Light changes it considerably. In strong afternoon sun, Whitetail leans toward a clean, gentle ivory. Under cooler morning light or on an overcast day, the subtle gray in its makeup comes forward and the color settles down a notch. At night, with warm bulbs, expect it to glow soft and slightly golden. Swatch it on more than one wall before you commit, because a color this light reacts to everything around it.
What makes it distinctive is the balance. It is warm enough to feel cozy but restrained enough to act as a neutral backdrop. You can read it as a white in a bright room and as a soft taupe-tinged neutral in a dim one. That flexibility is the whole appeal.
Whitetail Undertones
The dominant undertones are warm: a touch of beige with a whisper of gray underneath. That gray is what keeps the warmth in check, so Whitetail rarely tips into the buttery or peachy territory that catches some people off guard with creamier whites. Still, the warmth is real, and it matters.

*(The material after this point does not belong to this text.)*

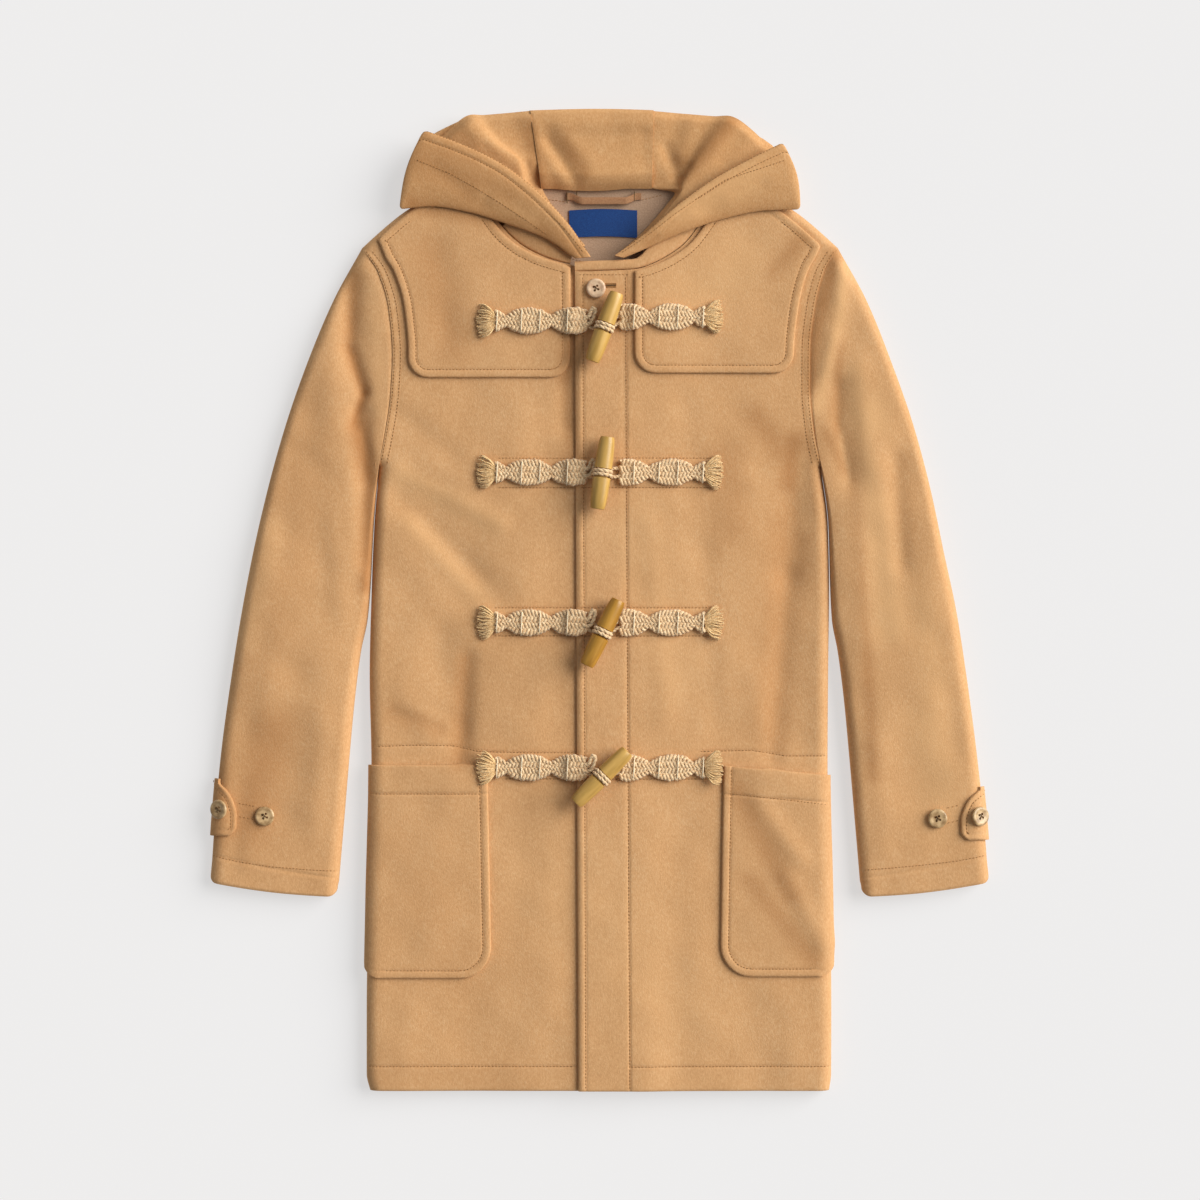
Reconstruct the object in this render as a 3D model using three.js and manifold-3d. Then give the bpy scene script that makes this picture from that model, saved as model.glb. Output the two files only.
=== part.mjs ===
// A boy's hooded duffle coat laid face up on a flat surface, in millimetres.
// +Z is up from the surface, +Y runs from hem to hood, and -X is the left of the coat as seen from above.
// Every cloth piece is a closed wall: an outer grid of points and the same grid moved in by the cloth's thickness.
import * as THREE from 'three';
import { mergeVertices } from 'three/addons/utils/BufferGeometryUtils.js';
import Module from 'manifold-3d';

const wasm = await Module();
wasm.setup();

// Driving sizes of the cloth and of how it lies.
const CLOTH = 3;            // melton wall
const PATCH = 2.4;          // wall of the shoulder patches, pockets and tabs
const GAP = 0.3;            // air between pieces that are sewn together
const LIFT = 0.55;          // air under a piece that lies on a panel
const TOP = 15;             // height of the fronts' outer face
const SEAM = 7;             // height of the side, shoulder and sleeve seams round the folded edges
const ROLL = 10;            // width over which a folded edge turns down
const LAP = 3.6;            // how far the lapped front stands over the one under it
const HEM_Y = -392.5;
const ARMPIT_Y = 106;
const TIP_Y = 281.8;        // outer end of the shoulder line
const CUFF_Y = { outer: -226, inner: -237.5 };

// Half widths at the folded edges, for the left and the right of the coat.
const SIDE_EDGE = [
  { y: -392.5, left: 184.2, right: 183.6 },
  { y: -380, left: 187, right: 185.2 },
  { y: -330, left: 187, right: 185.4 },
  { y: -240, left: 185.6, right: 184.6 },
  { y: -131, left: 183.2, right: 182.4 },
  { y: -61, left: 184.6, right: 182.8 },
  { y: 10, left: 182.9, right: 183.6 },
  { y: 60, left: 180.8, right: 182.6 },
  { y: 106, left: 177, right: 177 },
];
const ARMHOLE = [
  { y: 106, left: 177, right: 177 },
  { y: 135, left: 171.4, right: 171 },
  { y: 167, left: 167, right: 168 },
  { y: 197, left: 165.7, right: 168 },
  { y: 232, left: 168.6, right: 171.4 },
  { y: 262, left: 177.1, right: 178.8 },
  { y: 281.8, left: 190.7, right: 190.7 },
];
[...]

Because of those undertones, you want trim and adjacent colors that play with warmth rather than fight it. A cool blue-white trim will make Whitetail look dingy by comparison. Warm woods, soft taupes, and other earthy neutrals will make it sing. Check the color against your fixed elements first. Flooring, countertops, and stone all push or pull those undertones in ways a small chip cannot predict.
Where Whitetail Works Best
This color thrives in rooms with decent natural light, especially south and west-facing spaces where the warmth gets a chance to show. In north-facing rooms it still works, but the cooler light will mute the warmth, so pair it with warm lighting and warm furnishings to compensate. It is a strong choice for living rooms, bedrooms, and open-concept main floors where you want continuity.
Small rooms benefit from its high reflectance, which opens them up without feeling cold. In large rooms it provides a soft, enveloping base that does not compete with art or furniture. Hallways and entryways are good candidates too, since the warmth makes transitional spaces feel welcoming.
What to Pair With Whitetail
For trim, reach for a crisp warm white like Sherwin-Williams Pure White (SW 7005) or Alabaster if you want contrast that stays in the same family. Both keep things warm and avoid the muddy look you get from cooler trims. For a richer scheme, pair Whitetail with greige walls in adjacent rooms or layer in deeper warm neutrals like Accessible Beige.
Furniture and flooring should lean warm. Oak, walnut, and honey-toned woods complement it well, as do natural fibers like jute, linen, and rattan. Black hardware and matte black fixtures give you grounding contrast without clashing. For accent colors, sage greens, soft terracotta, and muted navy all sit nicely against this backdrop. If you want help building a full palette, the Sherwin-Williams color visualizer lets you test combinations before you buy.
Colors That Clash With Whitetail
Steer clear of cool, blue-based whites and grays next to Whitetail, because they expose its warmth and make it look yellow or dirty by contrast. Stark, pure-white trim does the same thing. High-chroma cool tones like icy blues and bright fuchsias fight the underlying warmth and create a disjointed feel. The most common mistake is treating Whitetail as a neutral white and pairing it with cool elements, then wondering why the room feels off. Keep your palette in the warm lane and you avoid the problem entirely.